Around this time, I came across an article that provided a very helpful visual that applied directly to our proposed architecture. In summary, we can think of traditional SaaS applications as an immaculate dining room inside of a nice restaurant. For the last 20 years, said dining room has been tailored to deliver the best customer (user) experience - one commit at a time. But now the paradigm is shifting. Human customers are no longer the only customers. Agents are increasingly acting on user's behalf and these agents could care less how nice the dining (user) experience is. They are headed to the drive thru window to get the user's food to go. Now, to tie back into what was previously mentioned, the agent doesn't jump through the drive thru window and start ordering around the kitchen staff. That would require an understanding of the kitchen operations that the agent doesn't have and frankly doesn't care to have. Instead the agent has a conversation with the drive thru agent - someone who understands the kitchen operation and can translate desired outcome into execution steps. This drive thru agent also doesn't have to prepare the desired outcome itself. Instead it can choose to serve as the orchestrator, delegating tasks to other agents and skillsets within the kitchen.

This analogy ultimately solidified the merrit behind the architecture described and helped compress incredibly complex and cutting edge technology into a real word analogy that just made sense to people - and us! It also provided another pivot for us to lean into as we attempted to get un-stuck. This pivot was the drive thru.

In our original architecture, we had answering agents narrowly scoped to pieces of software or technical functions. Hence why we called them subject matter experts. The drive thru paradigm allowed us to rethink that requirement. The subject matter experts in our analogy are the kitchen staff, but the drive thru agent serves an entirely different purpose. Again, most often this agent serves as the orchestrater - marshaling available resources to deliver an outcome to the calling agent. With that being the function, this agent is less about technical knowledge and more about networking and communicating with other agents, both inside and potentially outside of its organization. And in order for an agent like this to be effective, it must have access to a network of agents. This is the current state of what we are building - a network of drive thru agents. Agents that can be accessed publically from an LLM app via MCP. Agents that, when given a task outside of their domain, can search for and find skilled agents to delegate said task to. Agents that your customers can access directly, unauthenticated, to get information about your business, exchange information, participate in commerce, etc.
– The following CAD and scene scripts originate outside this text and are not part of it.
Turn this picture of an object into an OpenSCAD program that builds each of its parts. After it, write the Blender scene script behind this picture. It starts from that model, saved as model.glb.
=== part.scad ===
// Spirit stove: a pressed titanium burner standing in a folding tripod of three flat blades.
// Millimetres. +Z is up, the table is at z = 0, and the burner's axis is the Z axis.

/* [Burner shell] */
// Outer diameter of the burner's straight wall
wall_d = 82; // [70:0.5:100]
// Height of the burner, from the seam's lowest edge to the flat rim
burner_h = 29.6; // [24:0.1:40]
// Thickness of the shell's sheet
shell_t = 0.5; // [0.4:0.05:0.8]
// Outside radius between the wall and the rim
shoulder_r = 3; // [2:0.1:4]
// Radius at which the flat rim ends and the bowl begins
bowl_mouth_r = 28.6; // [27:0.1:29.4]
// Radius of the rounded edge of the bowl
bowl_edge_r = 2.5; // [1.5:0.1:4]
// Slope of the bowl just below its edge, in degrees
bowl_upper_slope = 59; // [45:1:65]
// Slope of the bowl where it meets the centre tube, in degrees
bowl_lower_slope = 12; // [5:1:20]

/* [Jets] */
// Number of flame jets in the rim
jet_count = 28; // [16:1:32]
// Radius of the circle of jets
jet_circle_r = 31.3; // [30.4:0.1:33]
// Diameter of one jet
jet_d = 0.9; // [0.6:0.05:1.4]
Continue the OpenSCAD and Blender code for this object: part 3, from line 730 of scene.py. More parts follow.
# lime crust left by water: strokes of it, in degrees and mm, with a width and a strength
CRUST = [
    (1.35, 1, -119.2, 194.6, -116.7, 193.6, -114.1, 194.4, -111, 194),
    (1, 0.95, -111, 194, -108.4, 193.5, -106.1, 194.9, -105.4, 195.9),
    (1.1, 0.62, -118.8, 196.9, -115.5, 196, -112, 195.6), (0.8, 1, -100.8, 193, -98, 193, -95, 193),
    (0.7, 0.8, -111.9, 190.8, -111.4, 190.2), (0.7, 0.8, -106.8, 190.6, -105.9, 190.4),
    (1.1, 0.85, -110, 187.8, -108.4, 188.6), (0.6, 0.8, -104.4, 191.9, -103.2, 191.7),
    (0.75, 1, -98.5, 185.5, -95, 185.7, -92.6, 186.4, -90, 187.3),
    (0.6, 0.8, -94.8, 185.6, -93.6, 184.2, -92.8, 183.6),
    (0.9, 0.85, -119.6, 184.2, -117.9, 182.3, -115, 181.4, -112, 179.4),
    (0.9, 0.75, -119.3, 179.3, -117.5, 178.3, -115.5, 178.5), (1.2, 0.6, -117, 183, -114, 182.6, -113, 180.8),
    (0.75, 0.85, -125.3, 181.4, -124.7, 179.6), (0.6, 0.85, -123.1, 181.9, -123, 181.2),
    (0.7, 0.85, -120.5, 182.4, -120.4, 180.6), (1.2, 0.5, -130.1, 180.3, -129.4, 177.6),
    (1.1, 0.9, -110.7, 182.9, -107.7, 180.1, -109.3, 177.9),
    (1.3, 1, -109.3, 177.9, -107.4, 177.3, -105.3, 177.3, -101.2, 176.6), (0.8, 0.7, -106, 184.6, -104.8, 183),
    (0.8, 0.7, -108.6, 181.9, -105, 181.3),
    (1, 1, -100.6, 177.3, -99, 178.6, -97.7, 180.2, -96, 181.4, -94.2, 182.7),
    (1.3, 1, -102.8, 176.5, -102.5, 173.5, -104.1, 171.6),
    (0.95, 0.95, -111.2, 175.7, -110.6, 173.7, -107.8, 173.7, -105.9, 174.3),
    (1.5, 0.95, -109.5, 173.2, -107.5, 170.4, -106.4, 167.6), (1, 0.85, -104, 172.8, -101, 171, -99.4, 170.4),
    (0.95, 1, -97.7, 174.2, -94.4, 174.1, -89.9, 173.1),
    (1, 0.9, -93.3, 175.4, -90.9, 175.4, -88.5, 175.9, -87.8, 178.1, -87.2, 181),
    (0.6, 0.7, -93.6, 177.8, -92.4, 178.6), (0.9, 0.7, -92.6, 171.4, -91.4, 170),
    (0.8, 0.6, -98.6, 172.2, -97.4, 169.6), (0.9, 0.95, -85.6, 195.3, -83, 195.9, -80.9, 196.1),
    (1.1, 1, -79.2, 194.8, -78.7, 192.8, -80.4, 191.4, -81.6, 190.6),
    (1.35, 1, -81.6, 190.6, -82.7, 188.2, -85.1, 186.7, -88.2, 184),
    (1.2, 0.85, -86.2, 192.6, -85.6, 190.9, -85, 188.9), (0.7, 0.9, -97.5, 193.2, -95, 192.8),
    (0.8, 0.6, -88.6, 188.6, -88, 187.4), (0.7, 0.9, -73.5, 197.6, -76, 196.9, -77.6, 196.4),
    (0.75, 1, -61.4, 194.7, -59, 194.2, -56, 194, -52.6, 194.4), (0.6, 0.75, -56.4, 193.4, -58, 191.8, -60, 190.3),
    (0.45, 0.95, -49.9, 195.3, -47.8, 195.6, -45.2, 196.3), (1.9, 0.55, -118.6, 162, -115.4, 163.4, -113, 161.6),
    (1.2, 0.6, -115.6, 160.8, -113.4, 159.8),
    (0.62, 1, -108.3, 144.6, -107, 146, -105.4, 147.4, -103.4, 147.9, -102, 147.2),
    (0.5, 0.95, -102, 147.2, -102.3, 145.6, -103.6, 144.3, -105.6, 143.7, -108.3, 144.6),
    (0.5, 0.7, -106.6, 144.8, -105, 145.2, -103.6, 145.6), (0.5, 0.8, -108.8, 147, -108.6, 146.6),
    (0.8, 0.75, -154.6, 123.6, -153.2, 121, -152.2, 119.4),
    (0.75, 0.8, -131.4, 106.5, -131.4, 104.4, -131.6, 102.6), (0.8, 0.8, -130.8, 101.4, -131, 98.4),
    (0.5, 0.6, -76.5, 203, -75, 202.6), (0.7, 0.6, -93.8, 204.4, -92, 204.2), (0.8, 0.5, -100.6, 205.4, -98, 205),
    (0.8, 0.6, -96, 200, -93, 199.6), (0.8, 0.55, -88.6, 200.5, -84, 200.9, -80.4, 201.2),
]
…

In parting, we see one more analogy that could prove useful in interpreting a possible outcome of the future. The website. 30 years ago, the website reduced the friction of exchange between B2B and D2C integrations. It allowed customers to self-serve, 24/7. And we saw consumer behavior follow the technology, not the other way around. Drive thru agents harbor the potential to reduce this friction by yet another order of magnitude. And it is our belief that consumer behavior will follow technology again. We see a world where you perform product and service discovery directly through an LLM chat app instead of searching the web. And through a network of realtime drive thru agents, you are returned the best solution for your problem, everytime. We see a future where every small business prioritizes a drive thru agent over a website because a drive thru agent provides a consistent user experience and allows companies to compete less on marketing and more on the merrit of the offering.

At this point, I've drifted almost entirely from thinking that agents are the new API. They may be so much more - they may be the new website.

This post serves as an ongoing thesis around how the word of AI agents is evolving and where it might be heading.